> [Required work] Take the records below from their first line to the line with "tight_flange_corner_radius = 2.0", and restate those lines word for word.
[begin Material to process]
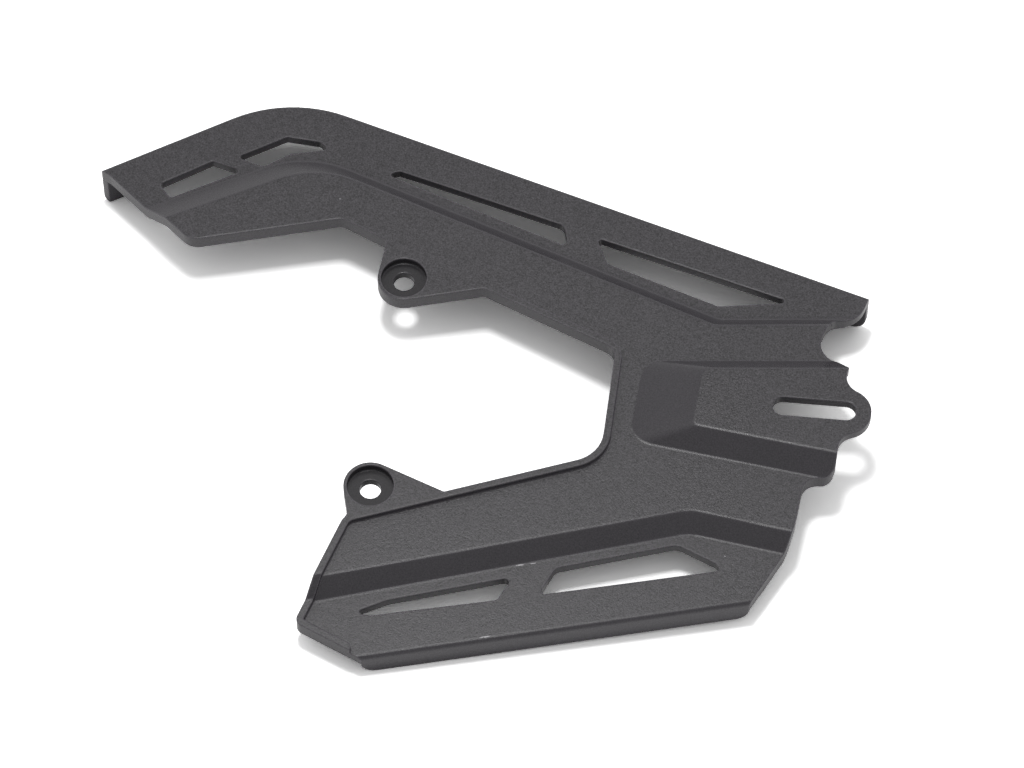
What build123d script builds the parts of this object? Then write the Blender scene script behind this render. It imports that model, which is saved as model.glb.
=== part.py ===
from build123d import *
from math import atan2, cos, degrees, hypot, radians, sin, tan
import os

os.makedirs("parts", exist_ok=True)

# Chain guard for a motorcycle: one moulding in filled nylon.
# The plan is measured from the bore of the upper ear. +X runs along the long
# straight flange and +Z points out of the guard's outer face.
# Height zero is the underside of the upper ear, where it seats on its bracket.

# Skin and flanges
wall = 3.0
flange_wall = 1.8
far_flange_depth = 16.2
near_flange_depth = 8.2

# Steps of the outer face, from the edge strips up to the plateau and the slot boss
plateau_rise = 5.0
boss_rise = 5.5

# Rim of the big opening: a lip that hangs down along the upper arm and climbs
# to stand up as a bead along the lower arm
rim_width = 2.1
rim_height = 4.8
bead_rise = 1.8

# Fixings
ear_radius = 8.0
bore_diameter = 6.4
counterbore_diameter = 14.0
counterbore_depth = 2.4
slot_length = 25.0
slot_width = 6.4
slot_heading = 17.5

# Plan run of each bevel
left_bevel_run = 8.9
far_bevel_run = 5.4
right_bevel_run = 4.9
near_bevel_run = 5.1
boss_far_run = 6.0
boss_near_run = 6.3
boss_ramp_run = 18.5

# Crease and corner radii
soft_crest_radius = 2.0
soft_valley_radius = 3.0
near_crest_radius = 1.2
near_foot_radius = 1.0
far_edge_radius = 1.2
near_edge_radius = 1.4
far_flange_corner_radius = 6.0
near_flange_corner_radius = 4.0
tight_flange_corner_radius = 2.0

# Levels
plateau_level = rim_height
strip_level = plateau_level - plateau_rise
boss_level = plateau_level + boss_rise
bead_level = plateau_level + bead_rise
far_flange_foot = strip_level - far_flange_depth
near_flange_foot = strip_level - near_flange_depth
above = boss_level + 10
below = far_flange_foot - 10

# Places that more than one outline shares
upper_ear = (0, 0)
lower_ear = (21.1, -72.6)
slot_centre = (133.0, 1.8)
far_edge = 51.9
far_bend = (-62.2, far_edge)
slant_heading = 49.6
near_left = (40.7, -124.1)
near_right = (138.2, -62.3)
near_heading = degrees(atan2(near_right[1] - near_left[1], near_right[0] - near_left[0]))
right_end = 132.0
left_end = 3.1
left_corner = (-100.0, 2.0)
far_left = (far_bend[0] - (far_edge - left_end) / tan(radians(slant_heading)), left_end)
far = 300


def ahead(start, heading, distance):
    """The point a distance from start, along a heading in degrees from +X."""
    x, y = start
    return (x + distance * cos(radians(heading)), y + distance * sin(radians(heading)))


def beyond(start, end, distance):
    """The point past the end of a line by a distance."""
    length = hypot(end[0] - start[0], end[1] - start[1])
    share = 1 + distance / length
    return (start[0] + share * (end[0] - start[0]), start[1] + share * (end[1] - start[1]))


def inset(corners, runs):
    """Move each side of an anticlockwise outline inwards by its own run."""
    sides = []
    for (x0, y0, *_), (x1, y1, *_), run in zip(corners, corners[1:] + corners[:1], runs):
        heading = atan2(y1 - y0, x1 - x0)
        sides.append((x0 - run * sin(heading), y0 + run * cos(heading), heading))
    moved = []
    for (xa, ya, a), (xb, yb, b), (_, _, *radii) in zip(sides[-1:] + sides[:-1], sides, corners):
        along = ((xb - xa) * sin(b) - (yb - ya) * cos(b)) / sin(b - a)
        moved.append((xa + along * cos(a), ya + along * sin(a), *radii))
    return moved


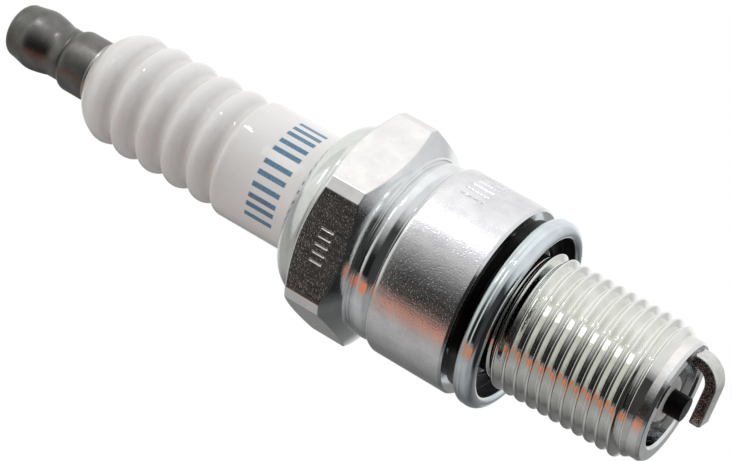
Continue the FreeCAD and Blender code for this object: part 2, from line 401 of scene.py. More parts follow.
def shell_below_thread():
    """From inside the collar's lip down the bore and round the firing end, up to the thread."""
    return rounded([
        (LIP_R, COLLAR_TOP - 0.25),
        (LIP_R, BORE_TOP),
        (BORE_R - 0.75, BORE_TOP),
        (BORE_R - 0.22, BORE_TOP - 0.22),
        (BORE_R, BORE_TOP - 0.75),
        (BORE_R, BORE_FLOOR),
        (THROAT_R, THROAT_TOP),
        (THROAT_R, LEDGE_Z),
        (LEDGE_R, LEDGE_Z - THROAT_R + LEDGE_R),
        (LEDGE_R, MOUTH_TOP, 0.08),
        (MOUTH_R, MOUTH_TOP),
        (MOUTH_R, MOUTH_GROOVE_TOP, 0.05),
        (MOUTH_R + MOUTH_GROOVE_DEPTH, MOUTH_GROOVE_TOP - 0.1, 0.05),
        (MOUTH_R + MOUTH_GROOVE_DEPTH, MOUTH_GROOVE_END + 0.1, 0.05),
        (MOUTH_R, MOUTH_GROOVE_END, 0.05),
        (MOUTH_R, -REACH + 0.25, 0.08),
        (MOUTH_R + 0.25, -REACH, 0.08),
        (TIP_EDGE_R, -REACH, 0.12),
        (TIP_R, -REACH + 0.35, 0.12),
        (TIP_R, TIP_TOP - 0.05),
        (TIP_R, TIP_TOP),
    ])


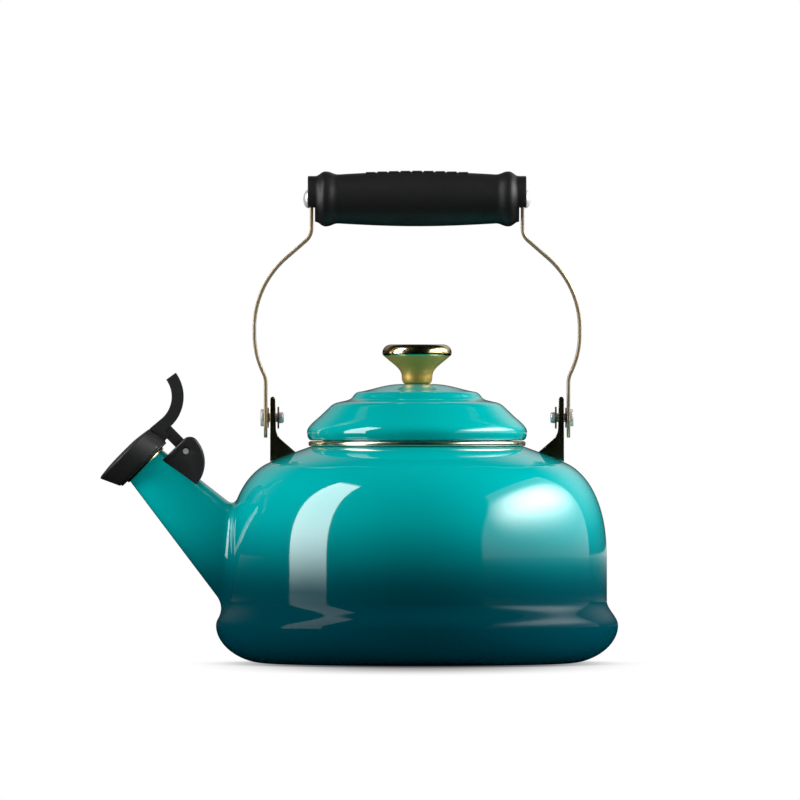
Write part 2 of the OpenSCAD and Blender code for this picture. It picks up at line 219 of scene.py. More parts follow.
def merged(piece, *others):
    """Adds the others' volume and deletes them."""
    for other in others:
        applied(piece, "BOOLEAN", operation="UNION", solver="EXACT", object=other)
        bpy.data.objects.remove(other)
    return piece


def eased(piece, width, segments=3, angle=35):
    """Rounds the hard edges."""
    applied(piece, "BEVEL", width=width * MM, segments=segments, limit_method="ANGLE",
            angle_limit=math.radians(angle), harden_normals=False, loop_slide=False)
    only(piece)
    bpy.ops.object.shade_smooth_by_angle(angle=math.radians(40))
    return piece


def block(name, low, high):
    """A rectangular cutter between two corners in millimetres."""
    bpy.ops.object.select_all(action="DESELECT")
    centre = [(a + b) / 2 * MM for a, b in zip(low, high)]
    size = [(b - a) * MM for a, b in zip(low, high)]
    bpy.ops.mesh.primitive_cube_add(size=1, location=centre, scale=size)
    piece = bpy.context.object
    piece.name = name
    bpy.ops.object.transform_apply(location=True, rotation=True, scale=True)
    return piece


def rod(name, centre, radius, length, axis, vertices=48):
    """A round cutter or shaft in millimetres, centred, along X or Y."""
    bpy.ops.object.select_all(action="DESELECT")
    turn = (0, math.pi / 2, 0) if axis == "X" else (math.pi / 2, 0, 0)
    bpy.ops.mesh.primitive_cylinder_add(vertices=vertices, radius=radius * MM, depth=length * MM,
                                        location=Vector(centre) * MM, rotation=turn)
    piece = bpy.context.object
    piece.name = name
    bpy.ops.object.transform_apply(location=True, rotation=True, scale=True)
    return piece


def twin(piece, name):
    """A mirrored copy of a right-hand piece, for the left."""
    only(piece)
    bpy.ops.object.duplicate()
    copy = bpy.context.object
    copy.name = copy.data.name = name
    copy.scale = (-1, 1, 1)
    bpy.ops.object.transform_apply(location=True, rotation=True, scale=True)
    bpy.ops.object.mode_set(mode="EDIT")
    bpy.ops.mesh.select_all(action="SELECT")
    bpy.ops.mesh.normals_make_consistent(inside=False)
    bpy.ops.object.mode_set(mode="OBJECT")
    return copy


def settle(piece, body, material, slot, *nodes):
    """Gives a finished piece its material, its body and the CAD nodes it stands for."""
    if material is not None:
        piece.data.materials.clear()
        piece.data.materials.append(material)
    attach(piece, body)
    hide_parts(*nodes)
    return piece


def settle_pair(piece, body, material, slot, node):
    """Settles a right-hand piece and its mirrored twin, whose names and nodes say right and left."""
    other = twin(piece, piece.name.replace("right", "left"))
    settle(piece, body, material, slot, "right_" + node)
    settle(other, body, material, slot, "left_" + node)


# ------------------------------------------------------------------ node groups and materials

def add(tree, kind, **values):
    """A node with its named inputs set or linked, and its plain settings set."""
    node = tree.nodes.new(kind)
    for key, value in values.items():
        socket = node.inputs.get(key.replace("_", " "))
        if socket is None:
            setattr(node, key, value)
        elif isinstance(value, bpy.types.NodeSocket):
            tree.links.new(value, socket)
        else:
            socket.default_value = value
    return node


def maths(tree, operation, a, b=0.0, c=0.0, clamp=False):
    """The output of a Math node."""
    node = tree.nodes.new("ShaderNodeMath")
    node.operation = operation
    node.use_clamp = clamp
    for socket, value in zip(node.inputs, (a, b, c)):
        if isinstance(value, bpy.types.NodeSocket):
            tree.links.new(value, socket)
        else:
            socket.default_value = value
    return node.outputs[0]


def mixed(tree, factor, a, b):
    """A mix of two colours."""
    node = tree.nodes.new("ShaderNodeMix")
    node.data_type = "RGBA"
    for socket, value in ((node.inputs[0], factor), (node.inputs[6], a), (node.inputs[7], b)):
        if isinstance(value, bpy.types.NodeSocket):
            tree.links.new(value, socket)
        else:
            socket.default_value = value
    return node.outputs[2]


def straight_step(tree, value, start, end):
    """A straight ramp of a value from nought to one between two ends."""
    ramp = add(tree, "ShaderNodeMapRange", Value=value)
    ramp.inputs["From Min"].default_value = start
    ramp.inputs["From Max"].default_value = end
    return ramp.outputs[0]


def smooth_step(tree, value, start, end, low=0.0, high=1.0):
    """A soft ramp of a value between two ends."""
    ramp = add(tree, "ShaderNodeMapRange", interpolation_type="SMOOTHSTEP", Value=value)
    for label, number in (("From Min", start), ("From Max", end), ("To Min", low), ("To Max", high)):
        ramp.inputs[label].default_value = number
    return ramp.outputs[0]


def oval_distance(tree, position, stretch, centre):
    """Distance between a stretched position and a centre, for soft oval masks."""
    oval = add(tree, "ShaderNodeVectorMath", operation="MULTIPLY")
    tree.links.new(position, oval.inputs[0])
    oval.inputs[1].default_value = stretch
    away = add(tree, "ShaderNodeVectorMath", operation="DISTANCE")
    tree.links.new(oval.outputs[0], away.inputs[0])
    away.inputs[1].default_value = centre
    return away.outputs["Value"]


def new_group(name, inputs, outputs):
    """An empty node group with float or vector inputs and outputs."""
    group = bpy.data.node_groups.new(name, "ShaderNodeTree")
    for label, kind, value in inputs:
        socket = group.interface.new_socket(name=label, in_out="INPUT", socket_type=kind)
        if value is not None:
            socket.default_value = value
    for label, kind in outputs:
        group.interface.new_socket(name=label, in_out="OUTPUT", socket_type=kind)
    return group, group.nodes.new("NodeGroupInput"), group.nodes.new("NodeGroupOutput")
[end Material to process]
> [Task answer]
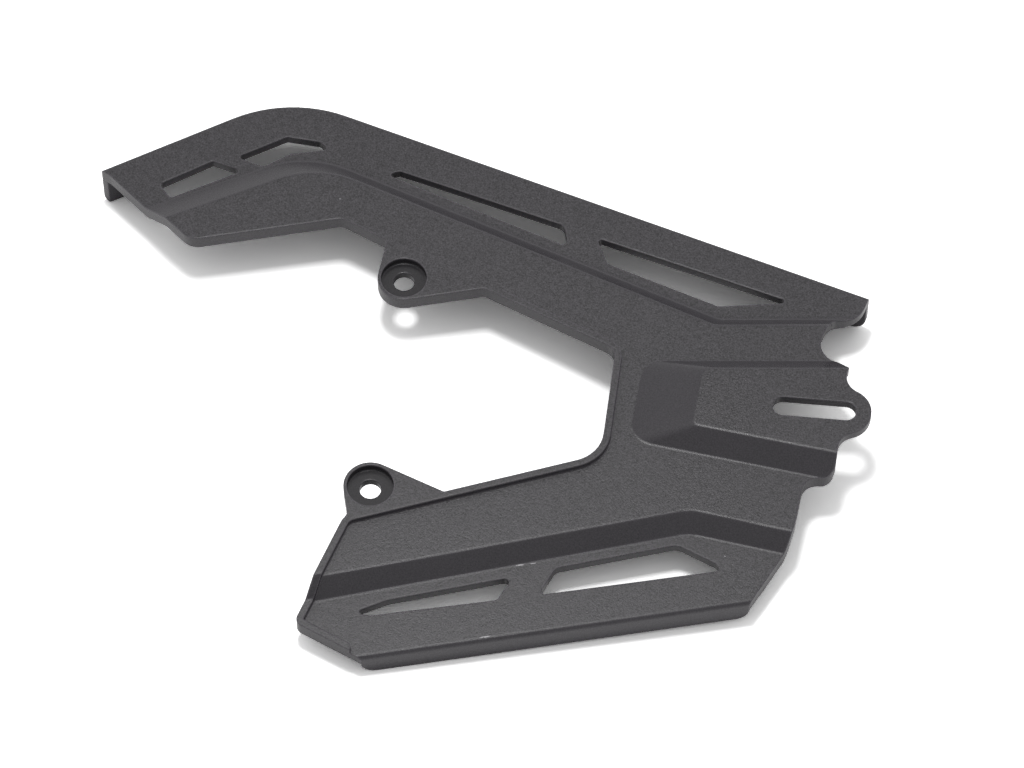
What build123d script builds the parts of this object? Then write the Blender scene script behind this render. It imports that model, which is saved as model.glb.
=== part.py ===
from build123d import *
from math import atan2, cos, degrees, hypot, radians, sin, tan
import os

os.makedirs("parts", exist_ok=True)

# Chain guard for a motorcycle: one moulding in filled nylon.
# The plan is measured from the bore of the upper ear. +X runs along the long
# straight flange and +Z points out of the guard's outer face.
# Height zero is the underside of the upper ear, where it seats on its bracket.

# Skin and flanges
wall = 3.0
flange_wall = 1.8
far_flange_depth = 16.2
near_flange_depth = 8.2

# Steps of the outer face, from the edge strips up to the plateau and the slot boss
plateau_rise = 5.0
boss_rise = 5.5

# Rim of the big opening: a lip that hangs down along the upper arm and climbs
# to stand up as a bead along the lower arm
rim_width = 2.1
rim_height = 4.8
bead_rise = 1.8

# Fixings
ear_radius = 8.0
bore_diameter = 6.4
counterbore_diameter = 14.0
counterbore_depth = 2.4
slot_length = 25.0
slot_width = 6.4
slot_heading = 17.5

# Plan run of each bevel
left_bevel_run = 8.9
far_bevel_run = 5.4
right_bevel_run = 4.9
near_bevel_run = 5.1
boss_far_run = 6.0
boss_near_run = 6.3
boss_ramp_run = 18.5

# Crease and corner radii
soft_crest_radius = 2.0
soft_valley_radius = 3.0
near_crest_radius = 1.2
near_foot_radius = 1.0
far_edge_radius = 1.2
near_edge_radius = 1.4
far_flange_corner_radius = 6.0
near_flange_corner_radius = 4.0
tight_flange_corner_radius = 2.0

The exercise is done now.